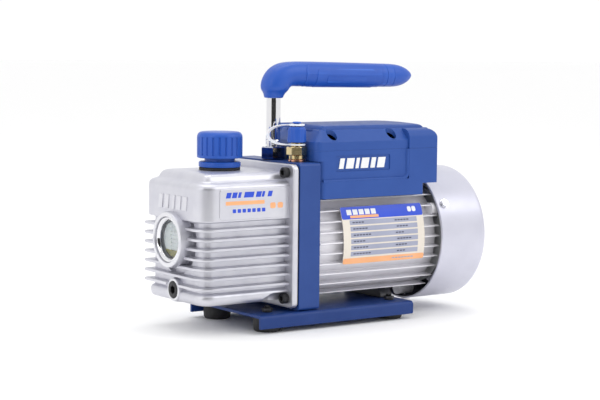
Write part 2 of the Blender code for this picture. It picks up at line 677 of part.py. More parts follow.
def make_terminal_box():
    hump = BOX_HALF_WIDTH - 0.02
    lower = box_layer("terminal_box", BOX_HALF_WIDTH, BOX_FRONT, 77, BOX_BOTTOM, 118.8)
    join(
        lower,
        box_layer("panel", BOX_PANEL, BOX_FRONT, BOX_REAR, 114.3, 136),
        box_layer("nose", BOX_PANEL - 0.05, BOX_NOSE, BOX_REAR - 0.05, 135.3, BOX_SEAM - 0.2),
        box("rear_section", (BOX_HUMP, BOX_REAR + 0.02), (-hump, hump), (114.2, BOX_SEAM - 0.22)),
    )
    cut(
        lower,
        box_layer("inside", BOX_PANEL, BOX_FRONT, BOX_REAR, 115.4, 160, inset=BOX_WALL),
        box("under", (-28, 74.4), (-47.4, 47.4), (100, 112.8)),
        rod("motor", "X", (0, SHAFT_Z), -40, 100, CORE_RADIUS + 0.5, 64),
    )
    posts = [rod("post", "Z", (x, y), 114, BOX_SEAM - 0.25, 4.6, 10) for x, y in box_screw_places()]
    join(lower, *posts)
    tools = [rod("screw_hole", "Z", at, 127, 150, 2.1, 12) for at in box_screw_places()]
    tools += [
        nut_relief(),
        box("inlet_opening", (INLET_X - 14.0, INLET_X + 14.0), (40, 60), (PANEL_Z - 10, PANEL_Z + 10)),
        box("switch_opening", (SWITCH_X - 7.0, SWITCH_X + 7.0), (40, 60), (PANEL_Z - 10, PANEL_Z + 10)),
    ]
    finish(cut(lower, *tools), "blue_plastic")


def box_screw_places():
    return [(x, y) for x in BOX_SCREW_X for y in (-BOX_SCREW_Y, BOX_SCREW_Y)]


def nut_relief():
    """Room for the corners of the handle nut beside the box."""
    return rod("nut_relief", "Z", (POST_X, 0), NUT_BOTTOM - 0.2, NUT_TOP + 0.6, 11.4, 32)


def mirrored(outline):
    """An outline from the +Y side to the middle, carried on down the -Y side."""
    return outline + [(-y, z) for y, z in reversed(outline)]


def cover_ring(z, lean):
    """The cover's plan at a height, where its long sides lean in by so much."""
    side = BOX_PANEL - lean
    ring = box_plan(BOX_PANEL, BOX_NOSE + 0.3 * lean, BOX_REAR - 0.3 * lean)
    return [(x, max(-side, min(side, y)), z) for x, y in ring]


def make_terminal_box_cover():
    levels = ((BOX_SEAM + 0.1, 0), (151, 0), (BOX_ROOF, 9.4))
    cover = solid("terminal_box_cover", [cover_ring(z, lean) for z, lean in levels])
    half = BOX_HALF_WIDTH
    crown = mirrored([(36.5, 158.5), (35.6, 162.2), (31.0, 163.35), (8.0, 164.15)])
    hump = mirrored([(half, BOX_SEAM + 0.12), (half, 151.5), *arc((half - 8, 152), 8, 0, 90, 4)])
    join(cover, prism("crown", crown, "X", -20, 76), prism("hump", hump, "X", BOX_HUMP, BOX_REAR + 0.02))
    heights = ((140, BOX_WALL), (149.5, BOX_WALL), (157.4, 11))
    inside = [[(x, y, z) for x, y in box_plan(BOX_PANEL, BOX_NOSE, BOX_REAR, inset)] for z, inset in heights]
    edge = BOX_REAR - 7.5
    corner = [(BOX_REAR + 4, 152.5), (BOX_REAR + 4, 170), (edge, 170), *arc((edge, 152.5), 7.5, 90, 0, 4)]
    cut(cover, solid("inside", inside), prism("rear_corner", corner, "Y", -60, 60))
    join(cover, *[rod("boss", "Z", at, BOX_SEAM + 0.15, 152, 5.6, 10) for at in box_screw_places()])
    tools = [rod("screw_hole", "Z", at, 140, 150, 2.2, 12) for at in box_screw_places()]
    tools += [rod("screw_pocket", "Z", at, 147.4, 170, 4.5, 12) for at in box_screw_places()]
    finish(cut(cover, nut_relief(), *tools), "blue_plastic")
    for number, at in enumerate(box_screw_places(), 1):
        screw = [(129, 1.9), (147.7, 1.9), (147.7, 3.6), (149.4, 3.6), (150.2, 2.6)]
        finish(turned(f"box_screw_{number}", screw, "Z", at, 10), "steel")


def make_power_inlet():
    x, z, face = INLET_X, PANEL_Z, BOX_PANEL
    inlet = box("power_inlet", (x - 13.6, x + 13.6), (face - 20, face + 0.5), (z - 9.6, z + 9.6))
    outline = rounded((x - 15.6, x + 15.6), (z - 11.4, z + 11.4), 3, 3)
    join(inlet, prism("plate", outline, "Y", face + 0.25, face + 2.2))
    recess = rounded((x - 11.3, x + 11.3), (z - 7.6, z + 7.6), 2, 3)
    cut(inlet, prism("recess", recess, "Y", face - 14, face + 10))
    pins = [box("pin", (x + dx - 1, x + dx + 1), (face - 15, face - 4), (z + dz - 2, z + dz + 2))
            for dx, dz in ((-7, -1.5), (0, 1.5), (7, -1.5))]
    finish(join(inlet, *pins), "rubber")


def make_switch():
    x, z, face = SWITCH_X, PANEL_Z, BOX_HALF_WIDTH
    frame = box("switch_housing", (x - 6.6, x + 6.6), (face - 19, face + 0.5), (z - 9.6, z + 9.6))
    outline = rounded((x - 9, x + 9), (z - 11.4, z + 11.4), 2, 2)
    join(frame, prism("plate", outline, "Y", face + 0.25, face + 2.1))
    cut(frame, box("well", (x - 5.0, x + 5.0), (face - 13.5, face + 10), (z - 8.7, z + 8.7)))
    finish(frame, "rubber")
    lean = math.radians(ROCKER_LEAN)
    outline = []
    for out, up in ((-5.5, -4), (-2, -7.4), (4.6, -7.9), (3.4, 0), (4.6, 7.9), (-2, 7.4), (-5.5, 4)):
        y = face - 2.0 + out * math.cos(lean) - up * math.sin(lean)
        outline.append((y, z + out * math.sin(lean) + up * math.cos(lean)))
    finish(prism("switch_rocker", outline, "X", x - 4.7, x + 4.7), "red_plastic")


def make_capacitor():
    profile = [(-5, 13.2), (-4, 14.0), (44, 14.0), (45, 13.2)]
    finish(turned("run_capacitor", profile, "X", (-14, 131), 20), "silver_paint")


def build():
    clear_scene()
    make_base_plate()
    make_feet()
    make_rear_support()
    make_bracket()
    make_tank_gasket()
    make_oil_tank()
    make_tank_bolts()
    make_sight_glass()
    make_drain_plug()
    make_exhaust_cap()
    make_post()
    make_grip()
    make_intake()
    make_strap()
    make_pump_module()
    make_housing()
    make_motor_inside()
    make_fan()
    make_fan_cover()
    make_name_plate()
    make_terminal_box()
    make_terminal_box_cover()
    make_power_inlet()
    make_switch()
    make_capacitor()


build()
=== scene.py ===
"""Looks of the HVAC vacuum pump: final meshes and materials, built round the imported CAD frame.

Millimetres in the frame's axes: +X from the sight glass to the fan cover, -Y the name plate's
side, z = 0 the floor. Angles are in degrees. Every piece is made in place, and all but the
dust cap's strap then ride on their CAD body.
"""

from math import acos, copysign, cos, degrees, exp, pi, radians, sin, sqrt

import bmesh
import bpy
from mathutils import Matrix, Vector


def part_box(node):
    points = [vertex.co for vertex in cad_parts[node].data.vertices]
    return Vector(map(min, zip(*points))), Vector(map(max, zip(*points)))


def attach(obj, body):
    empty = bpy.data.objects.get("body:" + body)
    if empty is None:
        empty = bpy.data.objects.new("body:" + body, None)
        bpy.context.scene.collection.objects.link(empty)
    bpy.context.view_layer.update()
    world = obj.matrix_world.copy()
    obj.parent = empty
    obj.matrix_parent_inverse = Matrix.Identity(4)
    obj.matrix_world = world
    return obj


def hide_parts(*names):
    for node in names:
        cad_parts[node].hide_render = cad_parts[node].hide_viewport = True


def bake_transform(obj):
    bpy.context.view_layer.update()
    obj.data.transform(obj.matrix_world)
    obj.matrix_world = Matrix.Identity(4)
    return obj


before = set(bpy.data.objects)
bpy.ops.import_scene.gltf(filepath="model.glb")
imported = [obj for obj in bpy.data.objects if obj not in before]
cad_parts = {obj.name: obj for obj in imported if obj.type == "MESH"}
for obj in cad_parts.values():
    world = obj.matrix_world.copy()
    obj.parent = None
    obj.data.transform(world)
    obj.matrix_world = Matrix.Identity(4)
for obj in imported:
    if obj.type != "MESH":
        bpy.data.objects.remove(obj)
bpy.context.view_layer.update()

MM = 0.001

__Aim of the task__
Transcribe the lines above from the one with "make_motor_inside()" through the one with "obj.parent = None". Include both ends and leave out every other line.

__Complete output__
    make_motor_inside()
    make_fan()
    make_fan_cover()
    make_name_plate()
    make_terminal_box()
    make_terminal_box_cover()
    make_power_inlet()
    make_switch()
    make_capacitor()


build()
=== scene.py ===
"""Looks of the HVAC vacuum pump: final meshes and materials, built round the imported CAD frame.

Millimetres in the frame's axes: +X from the sight glass to the fan cover, -Y the name plate's
side, z = 0 the floor. Angles are in degrees. Every piece is made in place, and all but the
dust cap's strap then ride on their CAD body.
"""

from math import acos, copysign, cos, degrees, exp, pi, radians, sin, sqrt

import bmesh
import bpy
from mathutils import Matrix, Vector


def part_box(node):
    points = [vertex.co for vertex in cad_parts[node].data.vertices]
    return Vector(map(min, zip(*points))), Vector(map(max, zip(*points)))


def attach(obj, body):
    empty = bpy.data.objects.get("body:" + body)
    if empty is None:
        empty = bpy.data.objects.new("body:" + body, None)
        bpy.context.scene.collection.objects.link(empty)
    bpy.context.view_layer.update()
    world = obj.matrix_world.copy()
    obj.parent = empty
    obj.matrix_parent_inverse = Matrix.Identity(4)
    obj.matrix_world = world
    return obj


def hide_parts(*names):
    for node in names:
        cad_parts[node].hide_render = cad_parts[node].hide_viewport = True


def bake_transform(obj):
    bpy.context.view_layer.update()
    obj.data.transform(obj.matrix_world)
    obj.matrix_world = Matrix.Identity(4)
    return obj


before = set(bpy.data.objects)
bpy.ops.import_scene.gltf(filepath="model.glb")
imported = [obj for obj in bpy.data.objects if obj not in before]
cad_parts = {obj.name: obj for obj in imported if obj.type == "MESH"}
for obj in cad_parts.values():
    world = obj.matrix_world.copy()
    obj.parent = None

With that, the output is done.